Location
- Station Road Broughton Astley, Leicestershire, LE9 6PT England
- 52°31′47″N 1°13′22″W﻿ / ﻿52.5298°N 1.2227°W

Information
- Type: Academy
- Motto: A Community of Courage and Commitment to Success - Building Leadership and Character Together
- Department for Education URN: 138527 Tables
- Ofsted: Reports
- Head Teacher: Mandi Collins
- Gender: Coeducational
- Age: 11 to 16/17 (200)
- Colours: Navy Blue, Black
- Academy Trust: Success Academy Trust
- Website: http://thomasestley.org.uk/

= Thomas Estley Community College =

Thomas Estley Community College is a coeducational secondary school with academy status, located in Broughton Astley, Leicestershire, England.

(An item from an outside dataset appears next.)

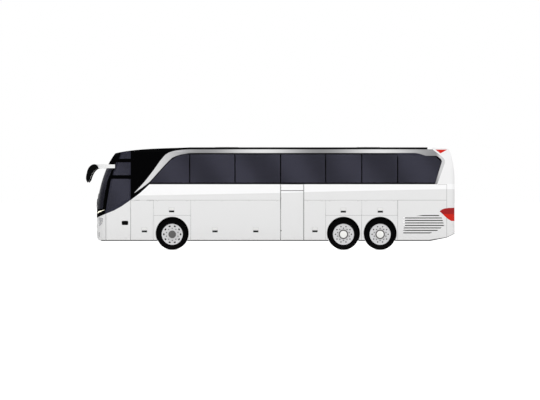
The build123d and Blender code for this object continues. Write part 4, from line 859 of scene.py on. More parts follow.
class Finishes:
    """Every finish on the coach."""

    body = Coachwork("coach_paint", "white_paint")
    trim_black = Painted(
        "gloss_black", "dark_plastic", colour=(0.0018, 0.0018, 0.002), worn=grey(0.02), rough=(0.2, 0.38),
        scuff=0.08, gloss=0.02,
    )
    rubber_seal = Painted(
        "seal_rubber", "tyre_rubber", colour=grey(0.002), worn=grey(0.015), rough=(0.7, 0.9), scuff=0.1,
        gloss=0.02,
    )
    tyre = Painted(
        "tyre_rubber", "tyre_rubber", colour=(0.0022, 0.0022, 0.0024), worn=(0.012, 0.0115, 0.011),
        rough=(0.78, 0.95), grain=220.0, depth=0.0008, film=(0.5, 0.015), scuff=0.12, gloss=0.01,
    )
    arm = Painted(
        "mirror_arm_white", "white_paint", colour=grey(0.82), worn=grey(0.6), rough=(0.3, 0.45), scuff=0.1
    )
    handle_white = Painted(
        "handle_white", "white_paint", colour=(0.82, 0.82, 0.81), worn=grey(0.5), rough=(0.3, 0.5),
        film=(1.0, 0.15),
    )
    lip = Painted(
        "arch_lip", "silver_paint", colour=grey(0.66), worn=grey(0.4), rough=(0.4, 0.6), film=(1.0, 0.2)
    )
    satin = Painted(
        "satin_metal", "silver_paint", colour=(0.55, 0.55, 0.56), worn=grey(0.75), rough=(0.22, 0.42),
        metal=0.9, grain=900.0,
    )
    mirror = Painted(
        "mirror_silver", "silver_paint", colour=(0.85, 0.86, 0.87), worn=grey(0.9), rough=(0.02, 0.06),
        metal=1.0, depth=0.00002, scuff=0.05,
    )
    plastic = Painted(
        "dark_plastic", "dark_plastic", colour=(0.022, 0.022, 0.024), worn=grey(0.08), rough=(0.5, 0.72),
        grain=800.0, depth=0.0006,
    )
    grey_plastic = Painted(
        "grey_plastic", "dark_plastic", colour=(0.13, 0.13, 0.135), worn=grey(0.25), rough=(0.5, 0.7),
        grain=800.0, depth=0.0006,
    )
    lining = Painted(
        "cabin_lining", "seat_fabric", colour=(0.30, 0.30, 0.31), worn=grey(0.4), rough=(0.8, 0.95),
        grain=300.0, depth=0.001,
    )
    step_rubber = Painted(
        "step_rubber", "dark_plastic", colour=(0.035, 0.036, 0.04), worn=grey(0.12), rough=(0.7, 0.9),
        grain=160.0, depth=0.0015,
    )
    chassis = Painted(
        "chassis_paint", "chassis_paint", colour=(0.006, 0.006, 0.0065), worn=(0.03, 0.024, 0.02),
        rough=(0.6, 0.85), grain=200.0, depth=0.0008, film=(1.3, 0.04), scuff=0.4, gloss=0.03,
    )
    casting = Painted(
        "cast_iron", "cast_engine", colour=(0.03, 0.03, 0.032), worn=(0.1, 0.08, 0.06), rough=(0.5, 0.75),
        metal=0.4, grain=160.0, depth=0.0012, film=(1.3, 0.1), scuff=0.4, gloss=0.1,
    )
    brake = Painted(
        "brake_iron", "cast_engine", colour=(0.004, 0.004, 0.0042), worn=(0.02, 0.014, 0.01),
        rough=(0.7, 0.9), grain=240.0, depth=0.001, film=(1.3, 0.02), gloss=0.02,
    )
    nuts = Painted(
        "nut_steel", "wheel_alloy", colour=(0.15, 0.15, 0.155), worn=grey(0.3), rough=(0.35, 0.55),
        metal=0.3, grain=700.0, gloss=0.2,
    )
    # Near-black for the flush plate that paints the shade of the flap handles' finger recesses.
    slot = Painted(
        "handle_slot", "dark_plastic", colour=grey(0.022), worn=grey(0.06), rough=(0.5, 0.7), gloss=0.05
    )
    plate = Painted(
        "blank_plate", "white_paint", colour=(0.72, 0.72, 0.70), worn=grey(0.5), rough=(0.3, 0.5),
        film=(1.0, 0.15),
    )
    # Both glass finishes carry painted reflections in their sheen colour.
    glass = Glass("side_glass", "tinted_glass")
    screen = Glass(
        "screen_glass", "tinted_glass", tint=(0.028, 0.028, 0.040), sheen=(0.062, 0.062, 0.084), clear=0.45,
        gloss=0.0, bend=1.05, frit=(3.10, 3.12),
    )
    head_lens = Lens(
        "clear_lens", "clear_lamp", colour=(0.9, 0.9, 0.92), deep=(0.7, 0.7, 0.72), clear=0.75, pitch=0.045
    )
    tail_lens = Lens(
        "red_lens", "red_lamp", colour=(0.70, 0.020, 0.006), deep=(0.52, 0.010, 0.006), pitch=0.03,
        coat=0.05, dark=((1.31, 2.0), (0.36, 0.010, 0.012)),
    )
    led = Glow("running_light", "clear_lamp", colour=(1.0, 0.97, 0.78), power=0.7)
    chrome = Painted(
        "reflector", "clear_lamp", colour=(0.8, 0.8, 0.82), worn=grey(0.9), rough=(0.05, 0.12), metal=1.0,
        depth=0.0001, scuff=0.0,
    )
    cloth = Cloth("seat_cloth", "seat_fabric")
    front_rings = ((0.139, (0.088, 0.088, 0.090)),)
    rear_rings = ((0.172, grey(0.045)), (0.131, (0.93, 0.93, 0.91)))
    # Place and size of the painted shadow spots at the hand holes of the rear discs.
    rear_holes = (0.294, 0.024, 0.024)
    wheels = {
        "front": WheelPaint("front_wheel_paint", "wheel_alloy", AXLE_X["front"], front_rings),
        "drive": WheelPaint(
            "drive_wheel_paint", "wheel_alloy", AXLE_X["drive"], rear_rings, holes=rear_holes
        ),
        "tag": WheelPaint("tag_wheel_paint", "wheel_alloy", AXLE_X["tag"], rear_rings, holes=rear_holes),
    }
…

It caters for students aged 11–16. It forms part of The Success Academy Trust, together with Cosby Primary School, Hallbrook Primary School and Richmond Primary School.

Subjects are:
English, Science, CRE, History, Geography, French, Spanish, PE, Drama, Music, Computing, Art, Textiles, Resistant Materials, and Systems and Control. Dance, Health and Social Care, and Business are also included as a GCSE subject.

The school hosts a satellite site of Birkett House School, offering alternative education for pupils with moderate learning needs.